Brief biography of him is as follows (found it on the web)…
"John Bannerman Milne was born one of three sons of Charles Milne, a Dundee coalmerchant, in 1902. When he was nine, he bought his first violin. By the age of sixteen, he was working at Dura Works (a jute mill) from 5.30am to 6.00pm, teaching the violin from 6.00pm to 8.00pm and then playing in a dance hall until midnight.
His first entertainment job was at the Variety Theatre, Dundee, as a 19 shillins a week "musical director and cleaner". He eventually bought the theatre in 1925 for £360 (actually with his sister, Lizzie, though this is not mentioned on the web - my mum told me this!), installed "talkies", and never looked back. Within ten years he … presided over a theatre, cinema and bingo empire that stretched from Stornaway to Galashiels …
The dance was devised by Angus Fitchet who dedicated it to J.B. Milne as "the man who gave him his start in his show business career".

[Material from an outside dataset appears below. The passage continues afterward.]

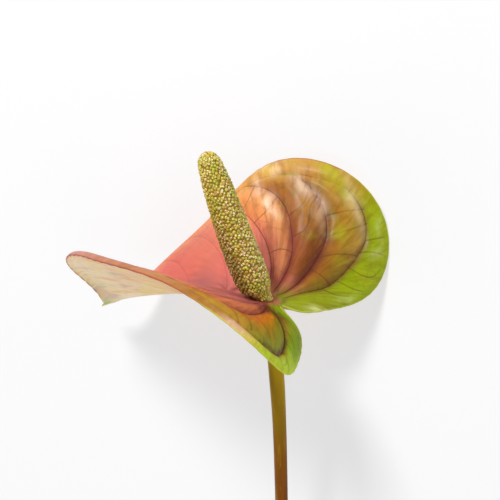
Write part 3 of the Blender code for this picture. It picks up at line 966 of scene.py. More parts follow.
@dataclass(frozen=True)
class WaxyUpperFace:
    """The spathe's upper face: lime lobes, ochre and maroon shoulders, a coral heart and sunken veins.

    The margins' ramps run over the turn about the stalk, in degrees from the point to the notch. The others
    run over the field among the main veins, from the lobe, below 0, to the last vein by the point. The
    throat, the middle and the outer part follow each other away from the stalk.
    """

    # fmt: off
    throat: Stops = (
        (-1.0, "8a7a18"), (-0.15, "84601c"), (0.0, "84402c"), (0.5, "b4624c"),
        (1.0, "7c3024"), (1.5, "c07460"), (2.0, "ac4c3c"), (2.5, "cc705e"),
        (3.0, "b45448"), (3.6, "cc6a62"), (4.5, "bc6664"), (7.0, "bc6664"),
    )
    middle: Stops = (
        (-1.0, "8a9a04"), (-0.3, "84900c"), (0.0, "74501a"), (0.35, "86621c"), (0.7, "965e20"),
        (0.95, "703826"), (1.3, "74401c"), (1.7, "96542a"), (2.0, "9c5040"), (2.4, "d88a58"),
        (2.7, "e28a66"), (3.0, "f08c78"), (3.6, "f08674"), (4.0, "d8746a"), (4.2, "d87464"),
        (4.7, "b4625c"), (5.2, "c06660"), (7.0, "cc6c60"),
    )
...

Some other stuff - he bought Lizzie out at some point early on and then expanded his "empire" - he died in 1968 - never married and lived in Ruthven Hall, near Meigle. He taught my mum to drive in a Rolls Royce in a field on his estate and also once told her in conversation that he had more money than he knew what to do with - he couldn’t even manage to spend the interest on his money, no matter how hard he tried! Don’t know what happened to the money !!! Unless mum has kept it very well hidden all these years!!!
Described in another report as a "fiery redhead" - whatever that means!
Thought this might flesh out the answer for anyone who is interested in knowing more about the man the tune is named after …
“A. M. Shinnie” ~ jig, another composition of Angus Fitchet
Key signature: D Major
Submitted on March 7th 2007 by ceolachan.
Brilliant tune. Not one to try and noodle in a session without practising the fast bits first!
Re: J. B. Milne
We have it in a set with Kemnay House by Adam Rennie as a longer 2nd tune (6 parts, or 5 + repeat the first!)
Both are scored in 4/4, (don’t blame me, I didn’t do it!) and are played as reels as a set for "The Reel of the 51st Division". Also played pretty straight: no triplets or dotted rhythm, but it still has a good bounce to it.